Art could walk all day, but the distance he covered not determined by his speed, the steepness or quality of the trail, but by the number of people he met on the trail. He talked to everyone, usually getting their entire life story. His favorite walks were long wanders through Giant Forest – any time, any season, any trail. He never tired of these giant – nor do I. He told me more than once that his ideal day was a walk in GF, a dinner at camp followed by an evening around the fire at camp...
I attribute my oldest son’s ability to read to Art, who probably never knew he was a reading teacher. One fall the three of us were at camp and five year old Max asked Art to read to him. Within five minutes Art has nodded off. Max woke him. Art read a while and nodded off again. After several rounds of this Max picked up the book and read it himself. Thanks, Art.
Our last long backpack together was the Deadman’s canyon loop – 60 miles while guiding six members of the park’s natural history association. We had both done the hike several times. All went well until we started the 3500 foot descent from Elizabeth Pass. Neither of us were happy - our knees were aching; we had been walking for six hours and still had three more miles to go. At the last creek crossing Art sat down and said he knew I wanted to go on but he wanted to camp– would I mind. I could have kissed him. It turned out to be the best camp of the trip.
After he retired Art worked with me for a few years. We were often on long road trips throughout the state. He had as story about every place he had been. While passing through camp Pendleton he told me he was stationed there during the Second World War as a medic. After training he waited for months to be sent out. He was anxious for something, anything. So when an unspecified special assignment came up and two volunteers were needed he and a friend jumped at it. Shortly after that the rest of the medics joined the marines about to assault Iwo Jima – many never returned. Art spent the rest of the war showing movies about the dangers of venereal disease to young marines.
Art was a friend when I needed one most - When my first wife was undergoing chemotherapy Art was the one who came by to sit with me for hours while I took care of her. He always made time for the truly important things.
His last visit to camp was in August 2002. He joined Alden Barber (founder of the camp in 1939 and former chief scout executive) and several former scouts from that era.

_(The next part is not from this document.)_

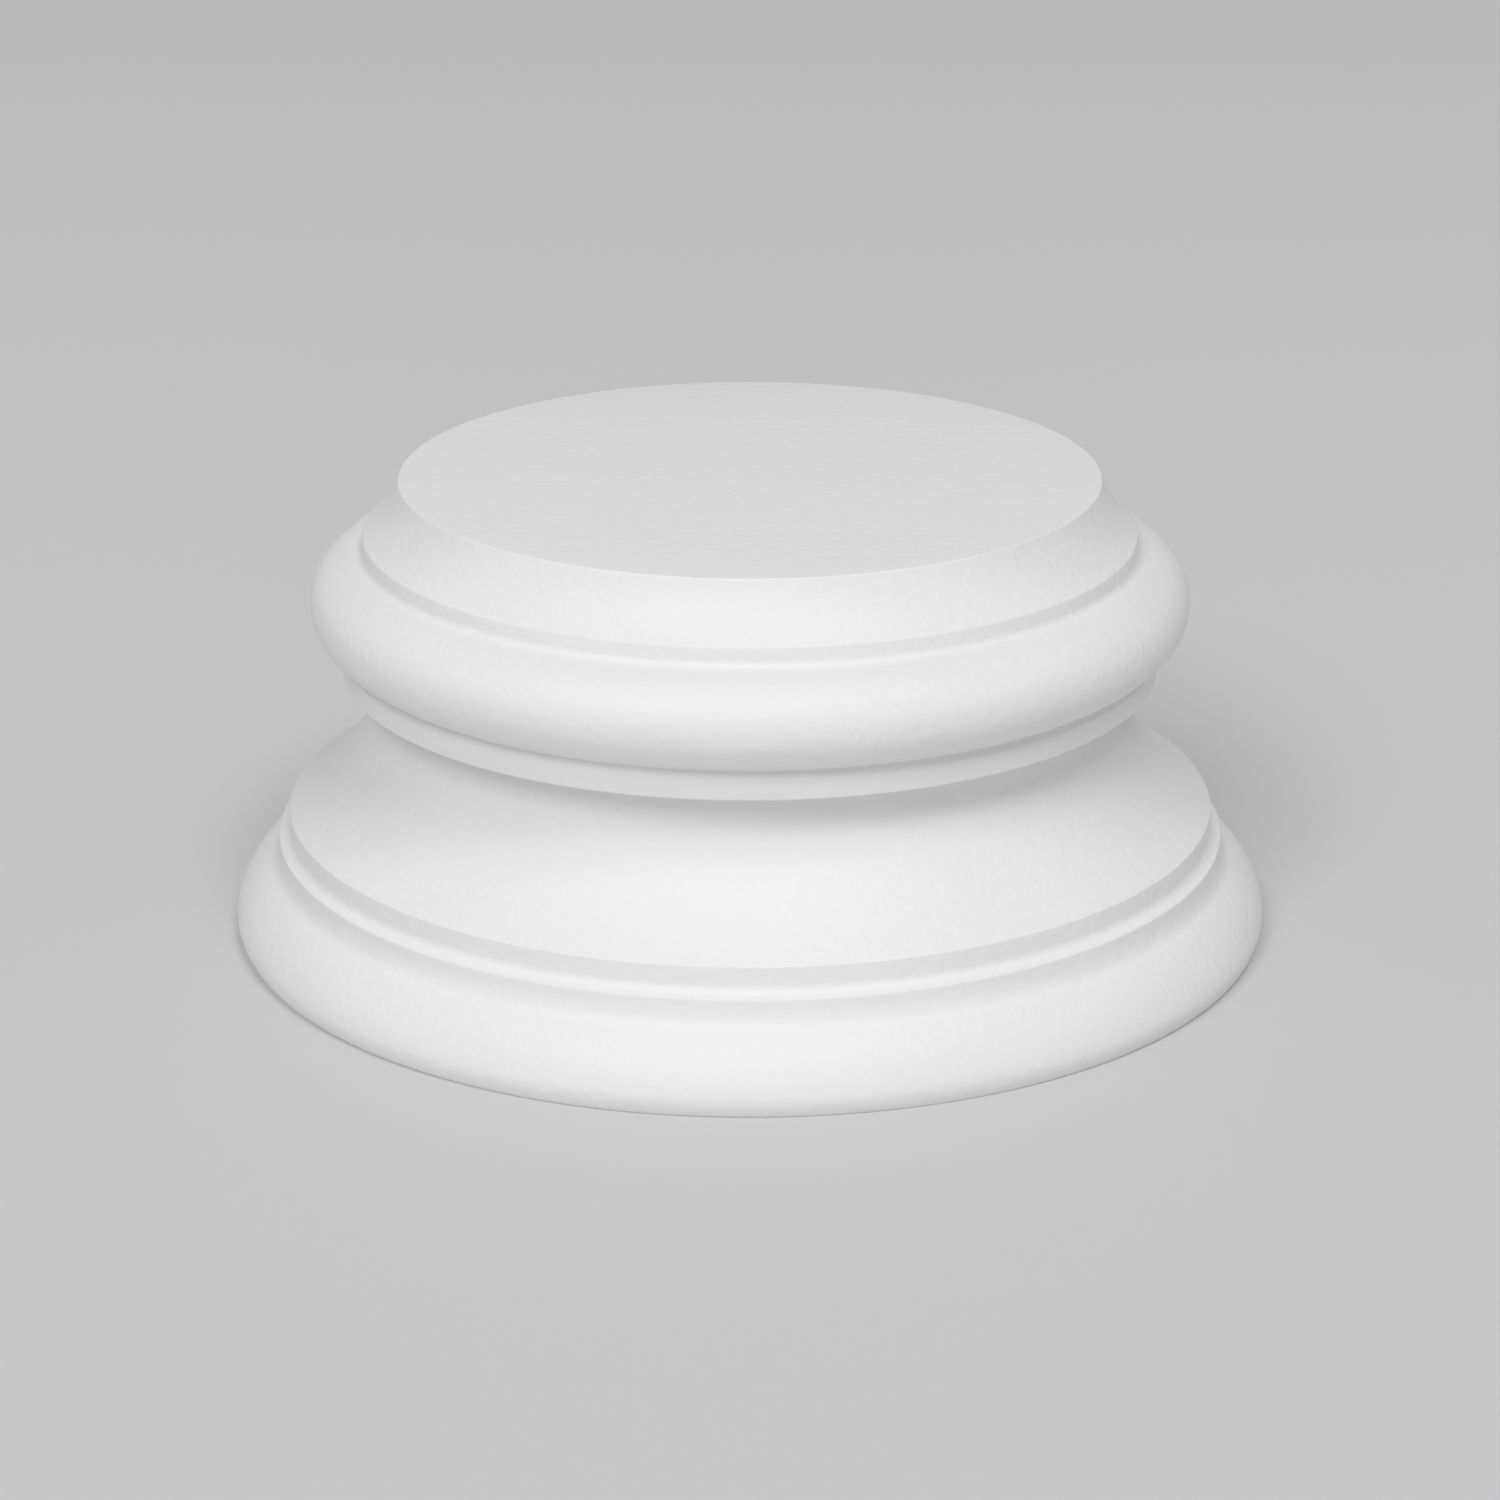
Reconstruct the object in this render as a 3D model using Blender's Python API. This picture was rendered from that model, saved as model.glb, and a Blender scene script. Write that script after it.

They spent a weekend of eating too much, drinking too much and sharing a thousand stories of sequoia and the camp. Sadly they had not been to the Sierras for fifty years. Except for Art – he had missed only three summers since 1939 and that took a world war.
Several years ago he made me promise that I would see that his ashes would be taken to the Tablelands area he loved so much. My first reaction was are you trying to tell me something – he assured me he was just preparing for the inevitable A promise made is a debt unpaid and I am honored that Art asked for me to take back to the Sierra he loved so much.
Art always didn’t like to say goodbyes at Camp. He would leave at four in the morning to avoid them. Or, wait until we were all preoccupied with something else and slip away and then, Art was gone.
We’ll miss you Art – camp won’t be the same without you.